→ Task statement
Give all of the lines again exactly as they read.

-- Start of Provided material --

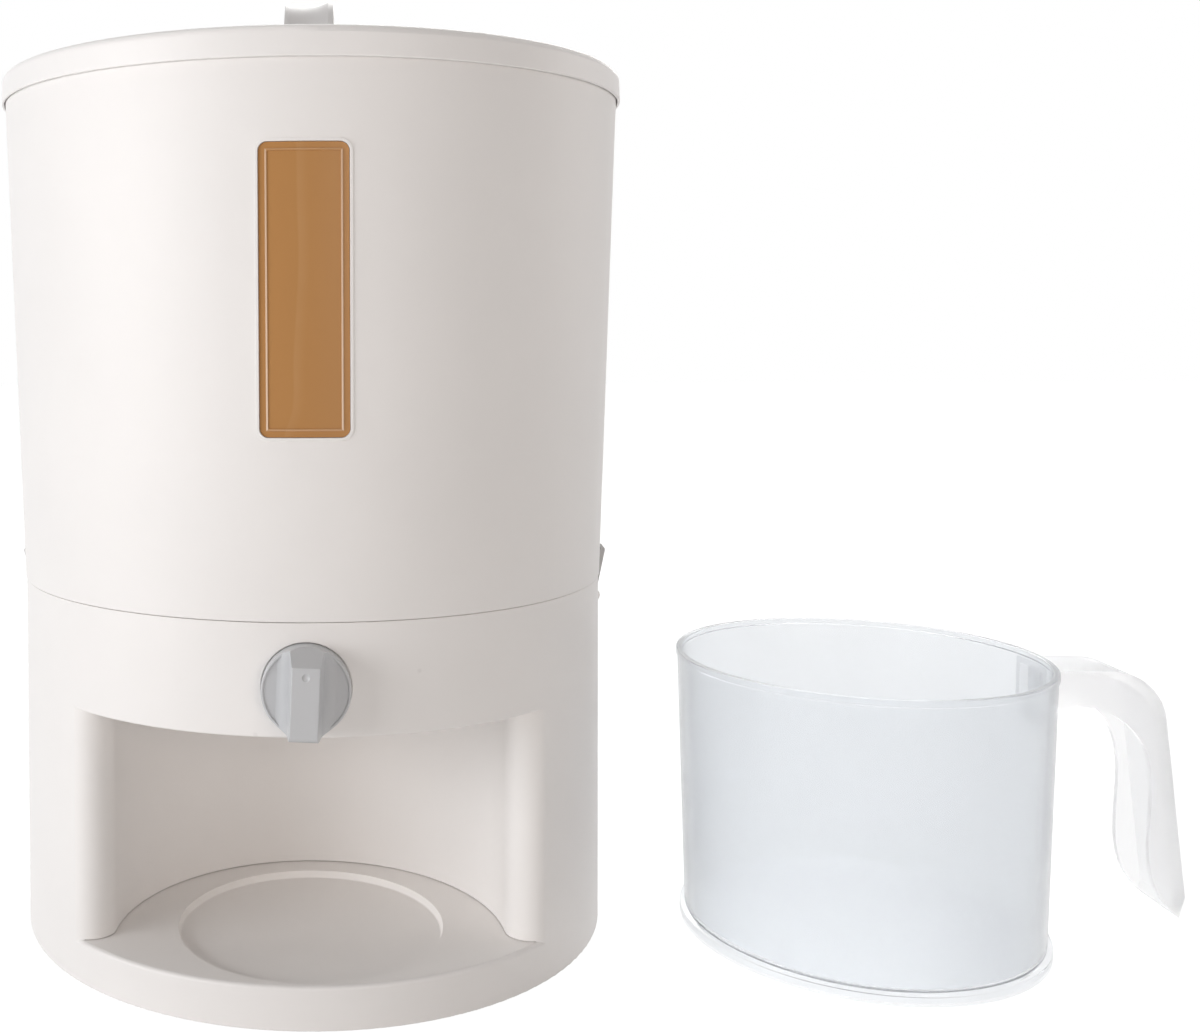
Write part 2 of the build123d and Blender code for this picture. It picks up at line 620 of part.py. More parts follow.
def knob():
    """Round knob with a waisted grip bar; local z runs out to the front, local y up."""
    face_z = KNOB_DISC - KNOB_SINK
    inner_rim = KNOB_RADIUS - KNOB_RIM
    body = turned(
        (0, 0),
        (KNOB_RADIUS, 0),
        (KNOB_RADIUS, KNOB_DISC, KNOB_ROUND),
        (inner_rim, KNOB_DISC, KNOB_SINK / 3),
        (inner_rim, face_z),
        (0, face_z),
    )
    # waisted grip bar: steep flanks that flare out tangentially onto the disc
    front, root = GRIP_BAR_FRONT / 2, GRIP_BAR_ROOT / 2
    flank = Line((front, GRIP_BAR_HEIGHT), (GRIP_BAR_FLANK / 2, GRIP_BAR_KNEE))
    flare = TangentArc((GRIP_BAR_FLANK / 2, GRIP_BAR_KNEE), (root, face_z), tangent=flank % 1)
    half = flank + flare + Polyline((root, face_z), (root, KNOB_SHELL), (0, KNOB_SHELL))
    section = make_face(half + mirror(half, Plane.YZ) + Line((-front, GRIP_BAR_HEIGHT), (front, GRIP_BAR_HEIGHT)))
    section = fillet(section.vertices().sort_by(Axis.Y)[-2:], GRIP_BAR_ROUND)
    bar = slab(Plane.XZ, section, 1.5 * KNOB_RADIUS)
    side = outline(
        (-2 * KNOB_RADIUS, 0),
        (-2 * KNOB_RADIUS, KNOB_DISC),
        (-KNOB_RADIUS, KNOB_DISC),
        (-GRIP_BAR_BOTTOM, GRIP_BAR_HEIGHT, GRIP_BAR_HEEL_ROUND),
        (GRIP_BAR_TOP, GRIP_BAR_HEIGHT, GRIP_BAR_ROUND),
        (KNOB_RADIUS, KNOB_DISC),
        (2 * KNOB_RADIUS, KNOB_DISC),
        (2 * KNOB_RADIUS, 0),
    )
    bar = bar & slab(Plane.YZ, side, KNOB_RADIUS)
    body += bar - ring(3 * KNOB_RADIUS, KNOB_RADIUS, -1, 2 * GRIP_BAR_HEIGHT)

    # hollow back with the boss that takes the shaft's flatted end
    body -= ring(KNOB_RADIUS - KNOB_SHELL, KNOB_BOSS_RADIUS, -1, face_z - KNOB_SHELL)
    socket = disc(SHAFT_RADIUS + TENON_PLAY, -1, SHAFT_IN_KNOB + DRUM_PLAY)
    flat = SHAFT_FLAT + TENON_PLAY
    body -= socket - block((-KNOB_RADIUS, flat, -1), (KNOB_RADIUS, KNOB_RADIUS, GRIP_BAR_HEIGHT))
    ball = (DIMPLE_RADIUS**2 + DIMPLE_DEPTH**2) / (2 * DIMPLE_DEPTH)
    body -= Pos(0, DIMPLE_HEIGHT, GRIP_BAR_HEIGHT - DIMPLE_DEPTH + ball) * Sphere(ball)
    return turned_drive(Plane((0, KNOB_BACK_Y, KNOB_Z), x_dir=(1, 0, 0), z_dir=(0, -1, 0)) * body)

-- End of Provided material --

→ Task result
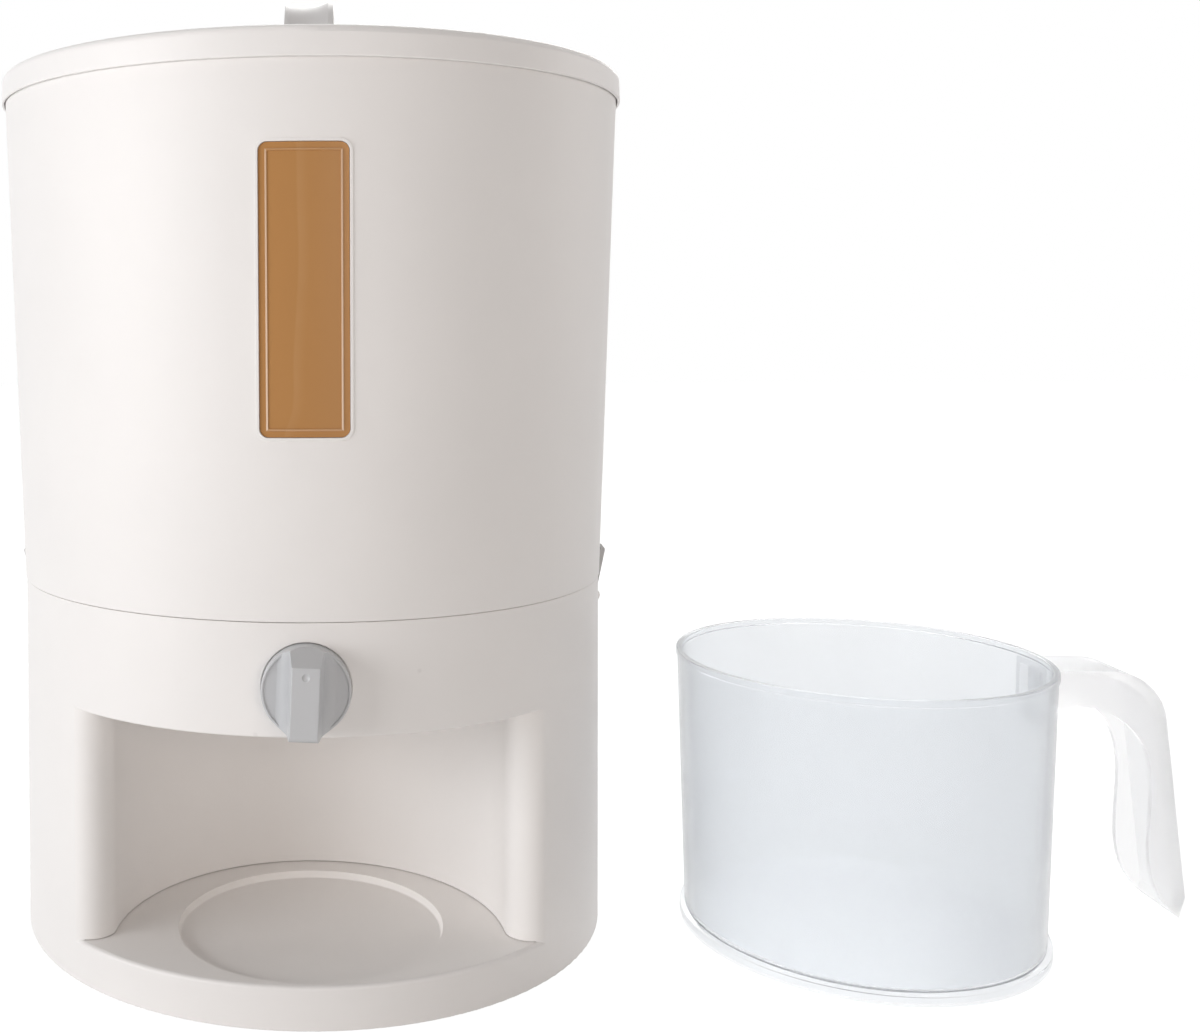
Write part 2 of the build123d and Blender code for this picture. It picks up at line 620 of part.py. More parts follow.
def knob():
    """Round knob with a waisted grip bar; local z runs out to the front, local y up."""
    face_z = KNOB_DISC - KNOB_SINK
    inner_rim = KNOB_RADIUS - KNOB_RIM
    body = turned(
        (0, 0),
        (KNOB_RADIUS, 0),
        (KNOB_RADIUS, KNOB_DISC, KNOB_ROUND),
        (inner_rim, KNOB_DISC, KNOB_SINK / 3),
        (inner_rim, face_z),
        (0, face_z),
    )
    # waisted grip bar: steep flanks that flare out tangentially onto the disc
    front, root = GRIP_BAR_FRONT / 2, GRIP_BAR_ROOT / 2
    flank = Line((front, GRIP_BAR_HEIGHT), (GRIP_BAR_FLANK / 2, GRIP_BAR_KNEE))
    flare = TangentArc((GRIP_BAR_FLANK / 2, GRIP_BAR_KNEE), (root, face_z), tangent=flank % 1)
    half = flank + flare + Polyline((root, face_z), (root, KNOB_SHELL), (0, KNOB_SHELL))
    section = make_face(half + mirror(half, Plane.YZ) + Line((-front, GRIP_BAR_HEIGHT), (front, GRIP_BAR_HEIGHT)))
    section = fillet(section.vertices().sort_by(Axis.Y)[-2:], GRIP_BAR_ROUND)
    bar = slab(Plane.XZ, section, 1.5 * KNOB_RADIUS)
    side = outline(
        (-2 * KNOB_RADIUS, 0),
        (-2 * KNOB_RADIUS, KNOB_DISC),
        (-KNOB_RADIUS, KNOB_DISC),
        (-GRIP_BAR_BOTTOM, GRIP_BAR_HEIGHT, GRIP_BAR_HEEL_ROUND),
        (GRIP_BAR_TOP, GRIP_BAR_HEIGHT, GRIP_BAR_ROUND),
        (KNOB_RADIUS, KNOB_DISC),
        (2 * KNOB_RADIUS, KNOB_DISC),
        (2 * KNOB_RADIUS, 0),
    )
    bar = bar & slab(Plane.YZ, side, KNOB_RADIUS)
    body += bar - ring(3 * KNOB_RADIUS, KNOB_RADIUS, -1, 2 * GRIP_BAR_HEIGHT)

    # hollow back with the boss that takes the shaft's flatted end
    body -= ring(KNOB_RADIUS - KNOB_SHELL, KNOB_BOSS_RADIUS, -1, face_z - KNOB_SHELL)
    socket = disc(SHAFT_RADIUS + TENON_PLAY, -1, SHAFT_IN_KNOB + DRUM_PLAY)
    flat = SHAFT_FLAT + TENON_PLAY
    body -= socket - block((-KNOB_RADIUS, flat, -1), (KNOB_RADIUS, KNOB_RADIUS, GRIP_BAR_HEIGHT))
    ball = (DIMPLE_RADIUS**2 + DIMPLE_DEPTH**2) / (2 * DIMPLE_DEPTH)
    body -= Pos(0, DIMPLE_HEIGHT, GRIP_BAR_HEIGHT - DIMPLE_DEPTH + ball) * Sphere(ball)
    return turned_drive(Plane((0, KNOB_BACK_Y, KNOB_Z), x_dir=(1, 0, 0), z_dir=(0, -1, 0)) * body)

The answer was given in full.